Don’t be scared of this dish—when garlic cooks, it softens and mellows and is perfect for spreading on French bread. This recipe is a take on James Beard’s classic dish. We’ve added cherry tomatoes and substituted basil and mint for the traditional tarragon. Serve with butternut squash or sweet potatoes.
Ingredients
2½ cups sliced leeks or onion
¼ cup each chopped fresh basil and mint
4 chicken leg quarters
1 cup dry white wine
1½ teaspoons salt
¼ teaspoon pepper
40 unpeeled garlic cloves (about 4 heads)
25 whole cherry tomatoes
Sprigs of basil
French bread (optional)
Instructions
1. Preheat oven to 375F.
2. Combine leeks, basil and mint in a 4-quart casserole.
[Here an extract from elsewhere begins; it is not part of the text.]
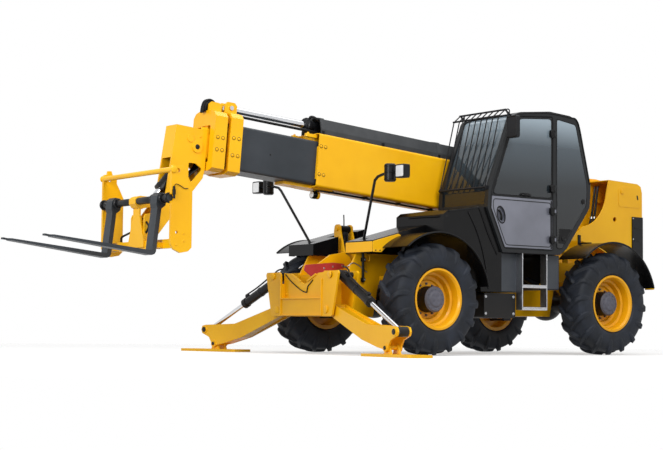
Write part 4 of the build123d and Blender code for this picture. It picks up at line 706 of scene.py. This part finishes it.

Arrange chicken over leek mixture. Drizzle with wine; sprinkle with salt, pepper and garlic. Cover casserole with aluminum foil and casserole lid. Bake 1 hour. Add cherry tomatoes and bake 1 hour longer. Garnish with basil sprigs and serve with French bread. Serves 6.
"Relish Festivals and Fun," Sept. 2007.
Nutritional Information
Per serving: 280 calories, 11g fat, 22g prot., 16g carbs., 2g fiber, 660mg sodium.